__DIRECTIVE__:
Are you able to quote each entry exactly as written?

__STORED ROWS__:
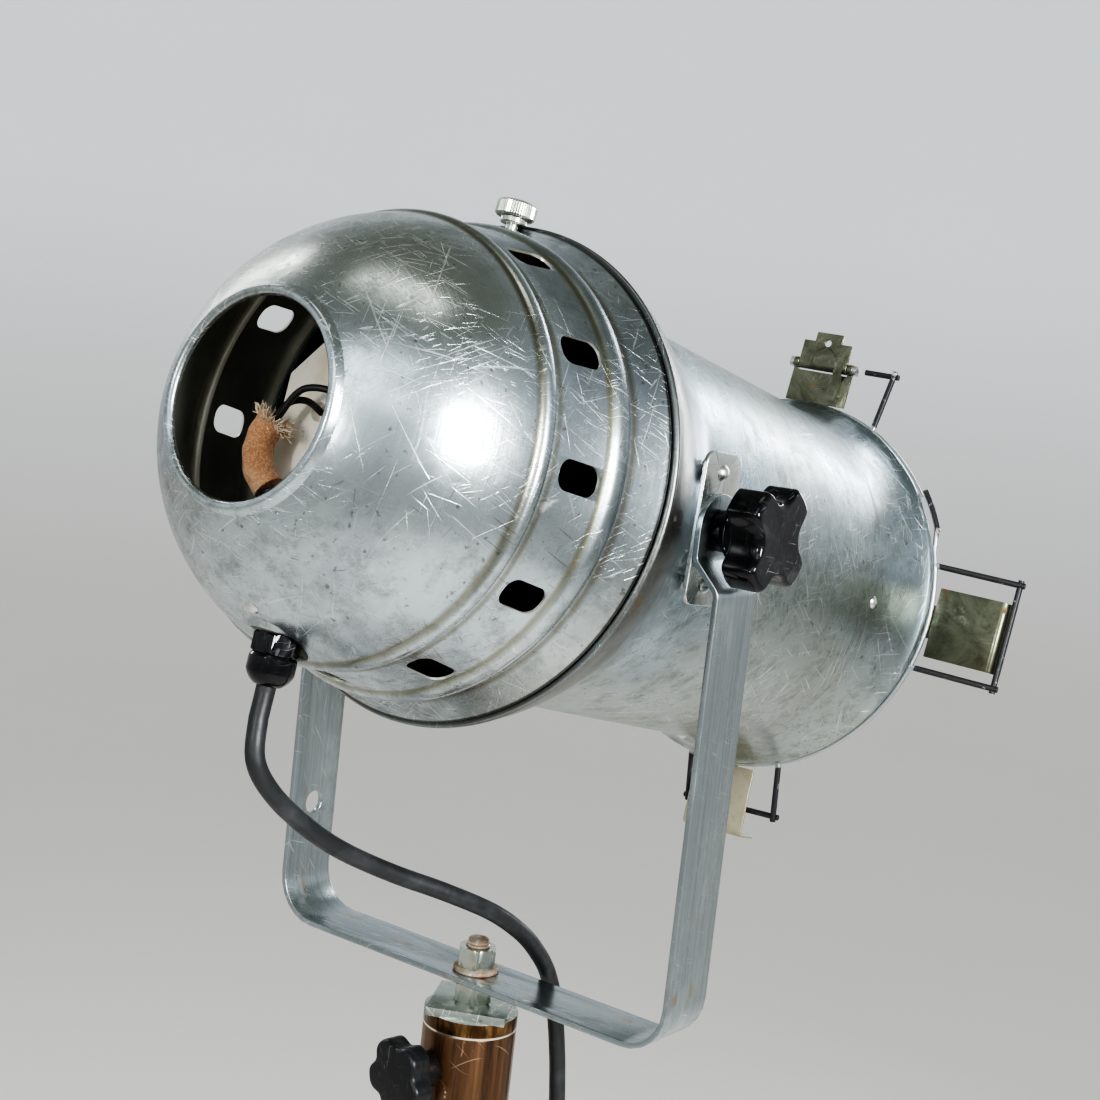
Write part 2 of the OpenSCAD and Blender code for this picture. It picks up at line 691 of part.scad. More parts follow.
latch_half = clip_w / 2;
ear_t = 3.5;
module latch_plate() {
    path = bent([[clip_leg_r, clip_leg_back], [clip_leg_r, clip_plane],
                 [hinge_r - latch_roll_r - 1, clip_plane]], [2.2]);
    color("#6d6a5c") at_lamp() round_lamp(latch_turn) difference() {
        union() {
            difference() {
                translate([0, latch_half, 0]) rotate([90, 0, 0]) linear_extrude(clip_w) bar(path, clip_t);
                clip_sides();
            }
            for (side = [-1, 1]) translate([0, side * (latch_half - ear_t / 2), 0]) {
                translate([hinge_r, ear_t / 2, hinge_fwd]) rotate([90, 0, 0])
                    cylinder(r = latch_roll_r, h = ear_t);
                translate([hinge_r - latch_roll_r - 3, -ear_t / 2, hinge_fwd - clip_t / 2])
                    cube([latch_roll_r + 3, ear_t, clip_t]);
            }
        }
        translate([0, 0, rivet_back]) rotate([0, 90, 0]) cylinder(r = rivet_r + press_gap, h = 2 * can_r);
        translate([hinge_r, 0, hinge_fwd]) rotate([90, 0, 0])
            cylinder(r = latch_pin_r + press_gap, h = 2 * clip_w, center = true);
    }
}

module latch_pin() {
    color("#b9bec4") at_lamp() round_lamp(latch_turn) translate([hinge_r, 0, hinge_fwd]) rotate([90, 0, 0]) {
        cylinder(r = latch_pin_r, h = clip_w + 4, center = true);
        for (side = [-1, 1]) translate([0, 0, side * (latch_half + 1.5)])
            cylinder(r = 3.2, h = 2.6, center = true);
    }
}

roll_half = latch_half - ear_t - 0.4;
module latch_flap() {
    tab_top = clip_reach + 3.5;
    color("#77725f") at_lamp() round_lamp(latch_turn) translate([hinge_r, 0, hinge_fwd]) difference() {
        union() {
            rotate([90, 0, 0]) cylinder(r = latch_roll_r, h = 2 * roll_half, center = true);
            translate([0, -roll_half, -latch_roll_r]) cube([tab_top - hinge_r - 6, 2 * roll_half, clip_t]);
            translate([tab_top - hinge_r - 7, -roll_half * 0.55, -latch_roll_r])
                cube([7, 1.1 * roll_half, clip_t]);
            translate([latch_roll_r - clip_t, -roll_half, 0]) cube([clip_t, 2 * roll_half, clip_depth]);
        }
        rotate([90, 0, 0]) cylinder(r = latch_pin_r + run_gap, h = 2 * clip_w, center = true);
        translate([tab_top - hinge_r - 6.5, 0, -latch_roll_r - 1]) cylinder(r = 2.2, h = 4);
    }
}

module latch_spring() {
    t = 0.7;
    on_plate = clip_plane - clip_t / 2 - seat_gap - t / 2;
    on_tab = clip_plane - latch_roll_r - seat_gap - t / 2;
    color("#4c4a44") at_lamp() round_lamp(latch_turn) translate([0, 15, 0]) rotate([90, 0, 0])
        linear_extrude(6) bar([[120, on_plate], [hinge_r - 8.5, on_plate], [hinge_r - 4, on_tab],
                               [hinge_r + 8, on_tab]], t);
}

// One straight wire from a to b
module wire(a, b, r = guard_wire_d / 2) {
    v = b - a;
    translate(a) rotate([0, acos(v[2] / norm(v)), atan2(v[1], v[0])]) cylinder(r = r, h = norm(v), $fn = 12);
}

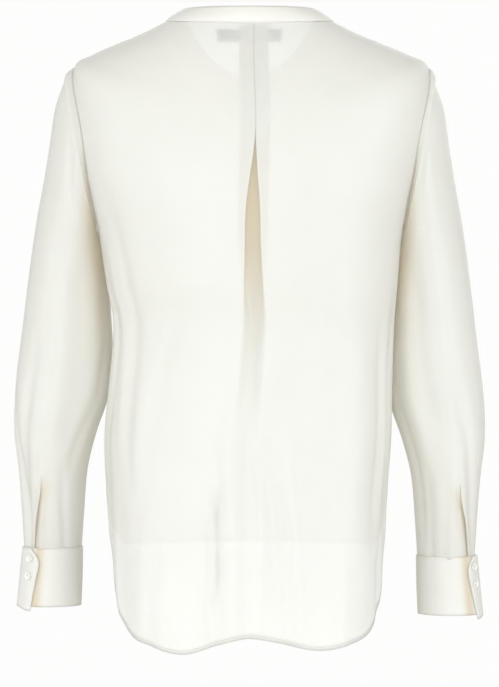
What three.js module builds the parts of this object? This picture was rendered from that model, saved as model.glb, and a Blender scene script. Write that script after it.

__ANSWER__:
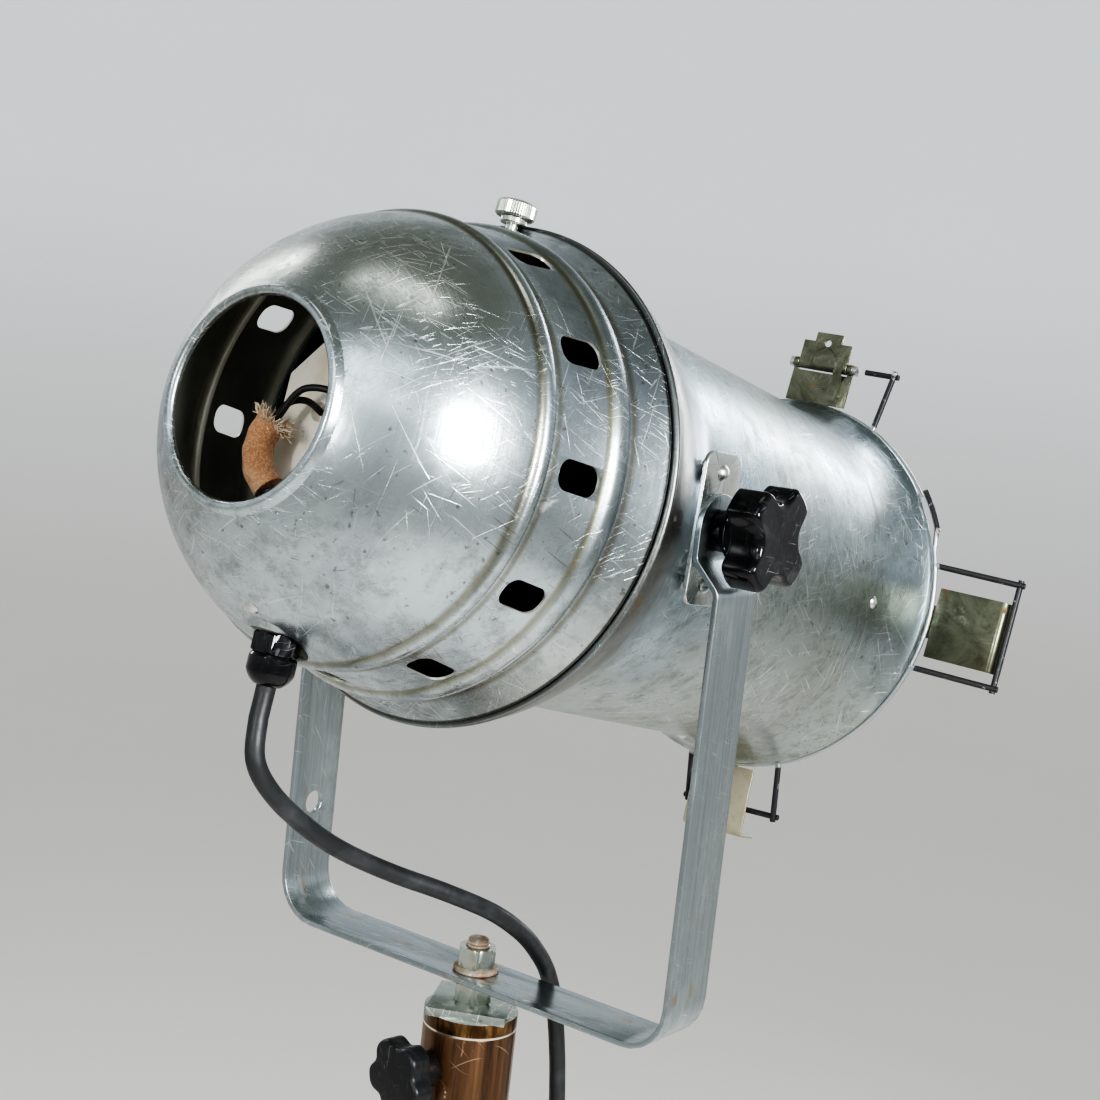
Write part 2 of the OpenSCAD and Blender code for this picture. It picks up at line 691 of part.scad. More parts follow.
latch_half = clip_w / 2;
ear_t = 3.5;
module latch_plate() {
    path = bent([[clip_leg_r, clip_leg_back], [clip_leg_r, clip_plane],
                 [hinge_r - latch_roll_r - 1, clip_plane]], [2.2]);
    color("#6d6a5c") at_lamp() round_lamp(latch_turn) difference() {
        union() {
            difference() {
                translate([0, latch_half, 0]) rotate([90, 0, 0]) linear_extrude(clip_w) bar(path, clip_t);
                clip_sides();
            }
            for (side = [-1, 1]) translate([0, side * (latch_half - ear_t / 2), 0]) {
                translate([hinge_r, ear_t / 2, hinge_fwd]) rotate([90, 0, 0])
                    cylinder(r = latch_roll_r, h = ear_t);
                translate([hinge_r - latch_roll_r - 3, -ear_t / 2, hinge_fwd - clip_t / 2])
                    cube([latch_roll_r + 3, ear_t, clip_t]);
            }
        }
        translate([0, 0, rivet_back]) rotate([0, 90, 0]) cylinder(r = rivet_r + press_gap, h = 2 * can_r);
        translate([hinge_r, 0, hinge_fwd]) rotate([90, 0, 0])
            cylinder(r = latch_pin_r + press_gap, h = 2 * clip_w, center = true);
    }
}

module latch_pin() {
    color("#b9bec4") at_lamp() round_lamp(latch_turn) translate([hinge_r, 0, hinge_fwd]) rotate([90, 0, 0]) {
        cylinder(r = latch_pin_r, h = clip_w + 4, center = true);
        for (side = [-1, 1]) translate([0, 0, side * (latch_half + 1.5)])
            cylinder(r = 3.2, h = 2.6, center = true);
    }
}

roll_half = latch_half - ear_t - 0.4;
module latch_flap() {
    tab_top = clip_reach + 3.5;
    color("#77725f") at_lamp() round_lamp(latch_turn) translate([hinge_r, 0, hinge_fwd]) difference() {
        union() {
            rotate([90, 0, 0]) cylinder(r = latch_roll_r, h = 2 * roll_half, center = true);
            translate([0, -roll_half, -latch_roll_r]) cube([tab_top - hinge_r - 6, 2 * roll_half, clip_t]);
            translate([tab_top - hinge_r - 7, -roll_half * 0.55, -latch_roll_r])
                cube([7, 1.1 * roll_half, clip_t]);
            translate([latch_roll_r - clip_t, -roll_half, 0]) cube([clip_t, 2 * roll_half, clip_depth]);
        }
        rotate([90, 0, 0]) cylinder(r = latch_pin_r + run_gap, h = 2 * clip_w, center = true);
        translate([tab_top - hinge_r - 6.5, 0, -latch_roll_r - 1]) cylinder(r = 2.2, h = 4);
    }
}

module latch_spring() {
    t = 0.7;
    on_plate = clip_plane - clip_t / 2 - seat_gap - t / 2;
    on_tab = clip_plane - latch_roll_r - seat_gap - t / 2;
    color("#4c4a44") at_lamp() round_lamp(latch_turn) translate([0, 15, 0]) rotate([90, 0, 0])
        linear_extrude(6) bar([[120, on_plate], [hinge_r - 8.5, on_plate], [hinge_r - 4, on_tab],
                               [hinge_r + 8, on_tab]], t);
}

// One straight wire from a to b
module wire(a, b, r = guard_wire_d / 2) {
    v = b - a;
    translate(a) rotate([0, acos(v[2] / norm(v)), atan2(v[1], v[0])]) cylinder(r = r, h = norm(v), $fn = 12);
}

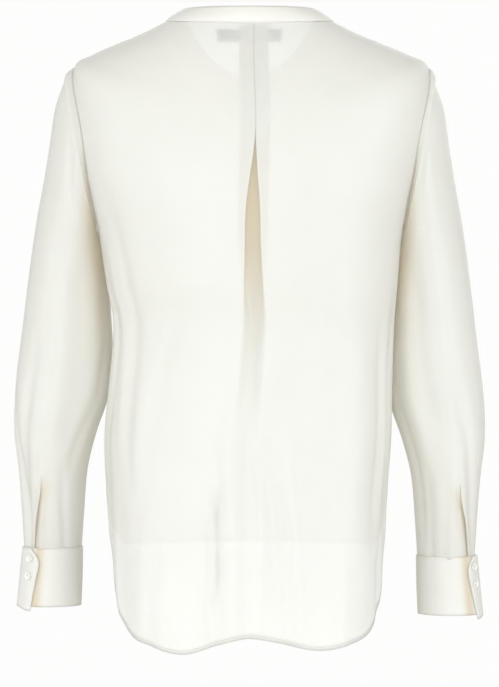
What three.js module builds the parts of this object? This picture was rendered from that model, saved as model.glb, and a Blender scene script. Write that script after it.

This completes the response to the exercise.